Это был разговор, провести который мы предложили на здоровой, спокойной основе. То есть посыл нашей инициативы — подумать об оптимизации, подтягивании СНГ — заключался не в том, чтобы развалить его, ни в коем случае, это вообще неправильное толкование. Мы, наоборот, высоко ценим политическое значение СНГ: в конце концов, СНГ было создано на основе Алма-Атинской декларации. Наш посыл заключался в том, чтобы СНГ не превращалось в оторванную от реальности бюрократическую структуру.
Целый год страны СНГ работали на экспертном уровне, на уровне отраслевых министерств, на политическом уровне. В итоге считаю, что на саммите в Бишкеке (в сентябре.— “Ъ”) мы пришли к взаимоприемлемой формуле оптимизации: от некоторых структур избавились, изменили работу, например от высшего экономического суда, с учетом реалий ЕАЭС.

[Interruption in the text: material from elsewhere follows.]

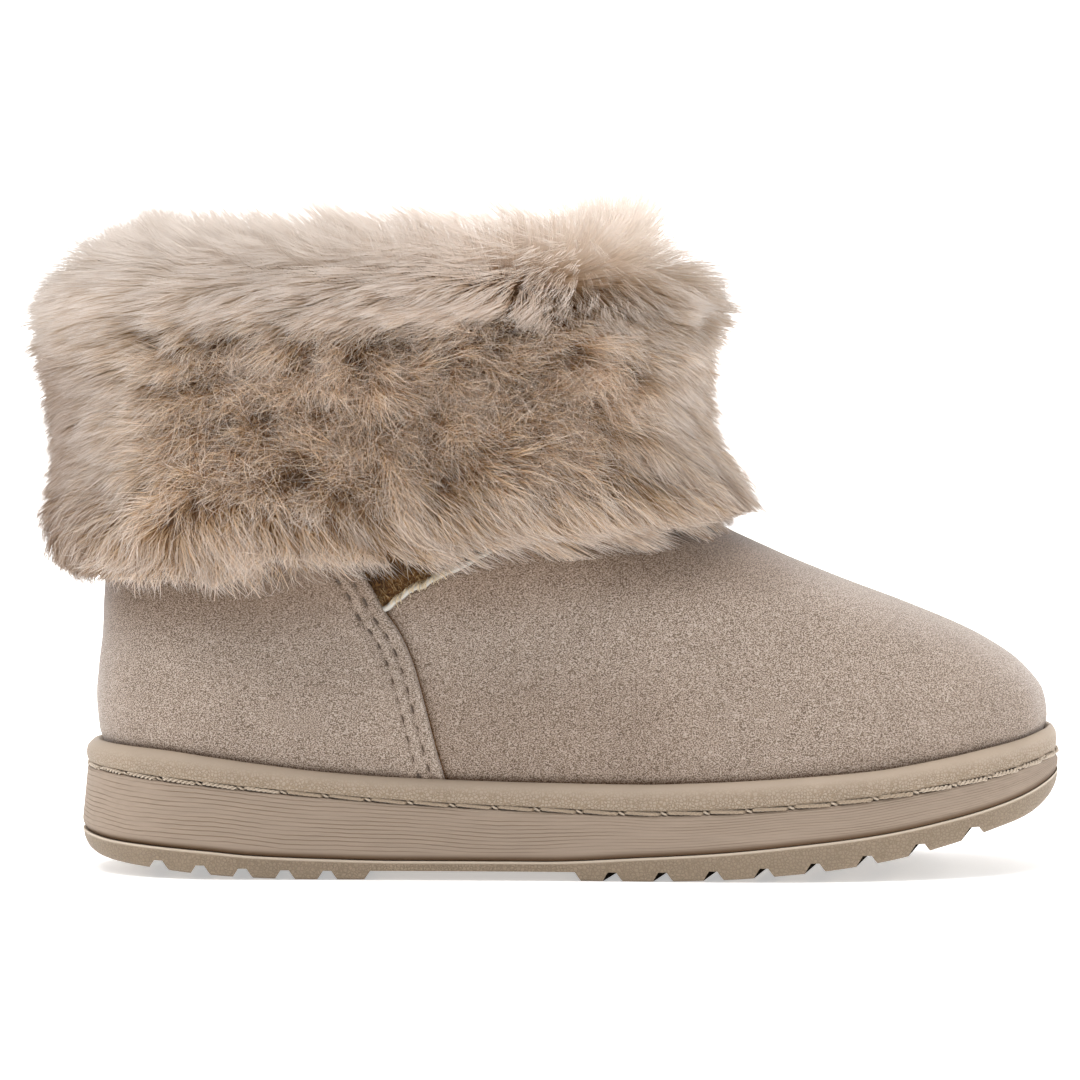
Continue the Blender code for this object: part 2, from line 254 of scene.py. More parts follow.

— Речь идет о сокращении функций?
— Нет, речь идет об их оптимизации: надо было посмотреть, нет ли дублирования функций, нет ли неэффективных действий. Надо признать, что на заре СНГ был сильный порыв и появилось очень много подструктур. И по нашему мнению, эти структуры немного обросли жирком и не оправдывали свое существование.

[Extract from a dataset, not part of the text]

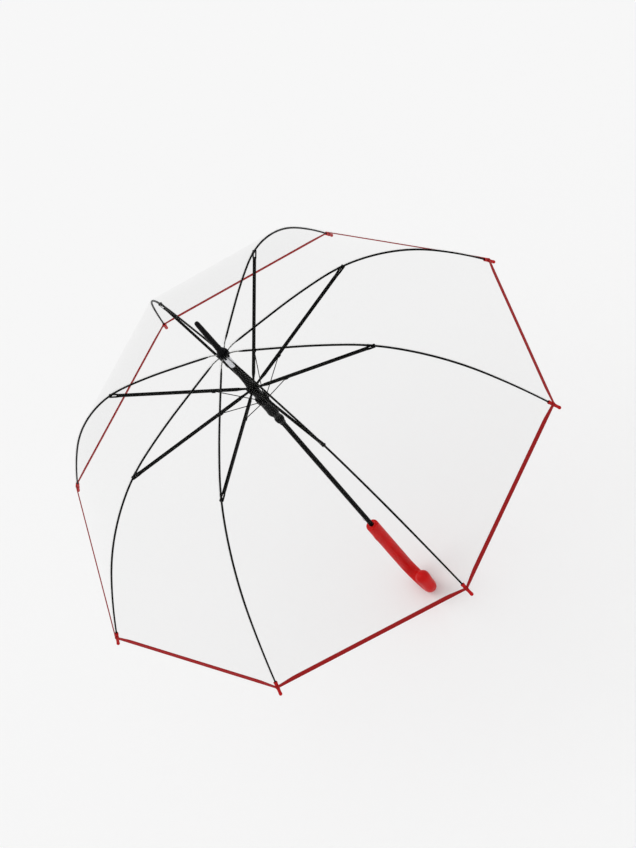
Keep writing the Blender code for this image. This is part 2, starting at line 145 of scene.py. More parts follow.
def rib_slope(radius):
    return math.radians(float(np.interp(radius / CANOPY_RADIUS, *zip(*RIB_SLOPES))))


def along_rib(radius):
    """Unit vector outwards along rib 1."""
    slope = rib_slope(radius)
    return Vector((math.cos(slope), 0, -math.sin(slope)))


def above_rib(radius):
    """Unit vector square to rib 1, outwards of the dome."""
    slope = rib_slope(radius)
    return Vector((math.sin(slope), 0, math.cos(slope)))


def rib_point(radius, lift=0.0):
    return Vector((radius, 0, rib_height(radius))) + lift * above_rib(radius)


def across(point, side):
    """The same point carried along the straight chord to the next rib: side 0.5 or -0.5 is halfway."""
    there = Matrix.Rotation(math.copysign(STEP, side), 4, "Z") @ point
    return point.lerp(there, abs(side))


# ------------------------------------------------------------------ materials


def shader_of(name, colour, roughness, metallic=0.0, alpha=1.0, specular=0.5):
    """A material with one Principled node, and what its textures need."""
    made = bpy.data.materials.new(name)
    made.use_nodes = True
    nodes, links = made.node_tree.nodes, made.node_tree.links
    shader = nodes["Principled BSDF"]
    shader.inputs["Base Color"].default_value = (*colour, 1.0)
    shader.inputs["Roughness"].default_value = roughness
    shader.inputs["Metallic"].default_value = metallic
    shader.inputs["Alpha"].default_value = alpha
    shader.inputs["Specular IOR Level"].default_value = specular
    place = nodes.new("ShaderNodeTexCoord")
    return made, nodes, links, shader, place.outputs["Object"]


def noise(nodes, links, where, scale, detail=3.0, stretch=(1, 1, 1)):
    """Noise over the part's own metres, drawn out along an axis by a small factor there."""
    mapping = nodes.new("ShaderNodeMapping")
    mapping.inputs["Scale"].default_value = stretch
    links.new(where, mapping.inputs["Vector"])
    texture = nodes.new("ShaderNodeTexNoise")
    texture.inputs["Scale"].default_value = scale
    texture.inputs["Detail"].default_value = detail
    links.new(mapping.outputs["Vector"], texture.inputs["Vector"])
    return texture.outputs["Fac"]


def spread(nodes, links, source, low, high, target, start=0.3, end=0.7):
    """Maps a noise onto a socket, from low to high."""
    mapped = nodes.new("ShaderNodeMapRange")
    mapped.inputs["From Min"].default_value = start
    mapped.inputs["From Max"].default_value = end
    mapped.inputs["To Min"].default_value = low
    mapped.inputs["To Max"].default_value = high
    links.new(source, mapped.inputs["Value"])
    links.new(mapped.outputs["Result"], target)


def tones(nodes, links, source, dark, light, target, start=0.35, end=0.65):
    """Mottles a colour between two tones."""
    ramp = nodes.new("ShaderNodeValToRGB")
    ramp.color_ramp.elements[0].position = start
    ramp.color_ramp.elements[0].color = (*dark, 1.0)
    ramp.color_ramp.elements[1].position = end
    ramp.color_ramp.elements[1].color = (*light, 1.0)
    links.new(source, ramp.inputs["Fac"])
    links.new(ramp.outputs["Color"], target)


def relief(nodes, links, source, distance, strength, shader):
    """Fine bumps this deep, from a noise."""
    bump = nodes.new("ShaderNodeBump")
    bump.inputs["Distance"].default_value = distance
    bump.inputs["Strength"].default_value = strength
    links.new(source, bump.inputs["Height"])
    links.new(bump.outputs["Normal"], shader.inputs["Normal"])


def scaled(colour, factor):
    return tuple(min(1.0, channel * factor) for channel in colour)


def lacquered_steel():
    """Black lacquer over drawn steel: fine draw lines, and a rougher patch here and there."""
    colour = (0.0022, 0.0022, 0.0022)
    made, nodes, links, shader, where = shader_of("black_lacquer", colour, 0.38, specular=0.025)
    patches = noise(nodes, links, where, 140)
    spread(nodes, links, patches, 0.32, 0.48, shader.inputs["Roughness"])
    tones(nodes, links, patches, scaled(colour, 0.8), scaled(colour, 1.5), shader.inputs["Base Color"])
    relief(nodes, links, noise(nodes, links, where, 900), 0.05 * MM, 0.25, shader)
    return made


def worn_wire():
    """Wire whose lacquer has worn off: dull grey with darker flecks."""
    made, nodes, links, shader, where = shader_of("worn_wire", (0.30, 0.30, 0.29), 0.45, metallic=0.5)
    flecks = noise(nodes, links, where, 420, 4)
    dark, light = (0.09, 0.09, 0.09), (0.36, 0.36, 0.35)
    tones(nodes, links, flecks, dark, light, shader.inputs["Base Color"], 0.38, 0.55)
    spread(nodes, links, flecks, 0.38, 0.58, shader.inputs["Roughness"])
    relief(nodes, links, noise(nodes, links, where, 900), 0.05 * MM, 0.25, shader)
    return made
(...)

— Жирок — это лишние люди или лишние деньги?
— Это лишние структуры, в которых работают люди и на содержание которых надо тратить деньги без гарантии качества ожидаемого продукта.
— А саммиты и регулярные встречи тоже лишние?
— Когда создается новая структура, когда она наполняется штатом, ей нужно как-то существовать, понимаете? И появляется бюрократическое рвение. Возрастает количество встреч на уровне отраслевых и политических министров, на уровне глав правительств и государств. Скажем, премьеры и министры стран СНГ должны были встречаться по четыре раза в год, главы государств — два раза, тогда как содержательной повестки их встреч не было. Поэтому и решили, что главам государств нужно сохранить эту важную политическую площадку для диалога и обмена мнениями, но не ради встреч, а ради необходимости, чтобы была тема для разговора, чтобы главы государств принимали важные решения, которые служили бы основой для нашей работы.